The Modern Housewife or, Ménagère: Comprising Nearly One Thousand Receipts, for the Economic and Judicious Preparation of Every Meal of the Day, with Those of the Nursery and Sick Room, and Minute Directions for Family Management in All Its Branches.
1849

The Modern Housewife or, Ménagère: Comprising Nearly One Thousand Receipts, for the Economic and Judicious Preparation of Every Meal of the Day, with Those of the Nursery and Sick Room, and Minute Directions for Family Management in All Its Branches.
1849
In Victorian England, a celebrity French chef set out to prove that elegant cooking need not be the province of aristocracy. Alexis Soyer, whose kitchens at London's Reform Club drew luminaries from Florence Nightingale to Prince Albert, turned his talents toward the pressing issue of his era: how might ordinary families eat well on limited means? The result is this 1849 compendium of nearly one thousand receipts, organized around the practical rhythms of daily life, from hearty breakfasts to the delicate preparations required for nursery and sick room.
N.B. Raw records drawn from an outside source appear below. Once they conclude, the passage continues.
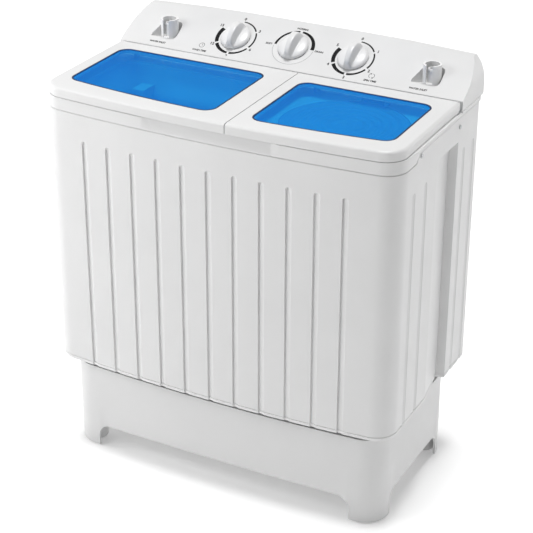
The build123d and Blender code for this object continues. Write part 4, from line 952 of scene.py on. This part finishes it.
def console_shell():
    """Console: sloped face, rounded ends and two hose pockets."""
    slope = math.tan(FACE_TILT)
    profile = [(CONSOLE_FRONT_Y, LIP_Z), (CONSOLE_FRONT_Y, FACE_START_Z),
               (FACE_TOP_Y, FACE_START_Z + (FACE_TOP_Y - CONSOLE_FRONT_Y) * slope),
               (CONSOLE_BACK_Y, FACE_START_Z + 56), (CONSOLE_BACK_Y, LIP_Z)]
    bm = bmesh.new()
    prism_along(bm, profile, -400, 400, "x")
    body = scratch_object("console_body", bm)
    bm = bmesh.new()
    prism_along(bm, console_front_outline(), 0, 300, "y")
    boolean(body, scratch_object("console_ends", bm), "INTERSECT")
    bm = bmesh.new()
    bm.from_mesh(body.data)
    bmesh.ops.remove_doubles(bm, verts=bm.verts, dist=0.01)
    bmesh.ops.dissolve_limit(bm, angle_limit=math.radians(1), verts=bm.verts, edges=bm.edges)

    def upper(edge):
        return all(v.co.z > LIP_Z + 0.5 for v in edge.verts)

    def at_front(edge):
        return upper(edge) and all(v.co.y < CONSOLE_FRONT_Y + 0.5 for v in edge.verts)

    bevel_sharp(bm, 18, 4.0, 5, lambda edge: upper(edge) and not at_front(edge))
    bevel_sharp(bm, 18, 1.0, 3, at_front)
    bm.to_mesh(body.data)
    bm.free()
    for x in POCKETS_X:
        boolean(body, pocket_tool(x), "DIFFERENCE")
    bm = bmesh.new()
    bm.from_mesh(body.data)
    bpy.data.objects.remove(body)
    bmesh.ops.remove_doubles(bm, verts=bm.verts, dist=0.01)

    def on_rim(edge):
        for x in POCKETS_X:
            inside = [x - 3.5 <= v.co.x <= x + POCKET_W + 0.5 and v.co.z > LIP_Z + 1
                      and POCKET_FRONT_Y - 0.5 <= v.co.y <= POCKET_BACK_Y + 0.5 for v in edge.verts]
            if all(inside):
                return True
        return False

    bevel_sharp(bm, 30, 0.9, 2, on_rim)
    return make_piece("console", bm, "root", "white_plastic", ["console_shell"], sharp=35)


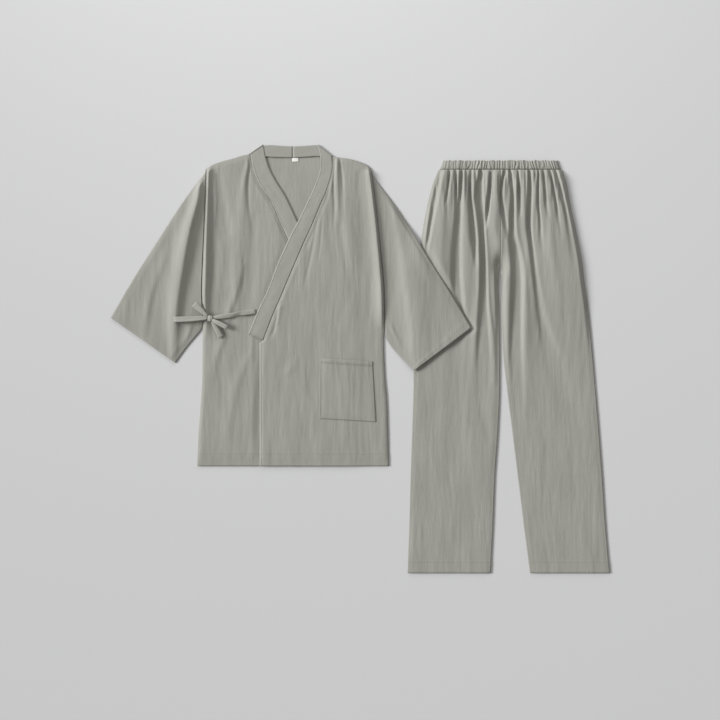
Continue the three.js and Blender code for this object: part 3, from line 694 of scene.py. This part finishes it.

But the book opens with something unexpected: a dialogue between two housewives, Mrs. B and Mrs. L, debating the finer points of economical management while Soyer observes from the margins, occasionally offering his French perspective. This conversational framework transforms what could be a mere recipe collection into something richer, a window into Victorian domestic philosophy where the question of how to feed a family well carried profound social weight. For modern readers, the book offers both practical period recipes and a fascinating lens onto an era when cooking was inseparable from questions of class, respectability, and household virtue.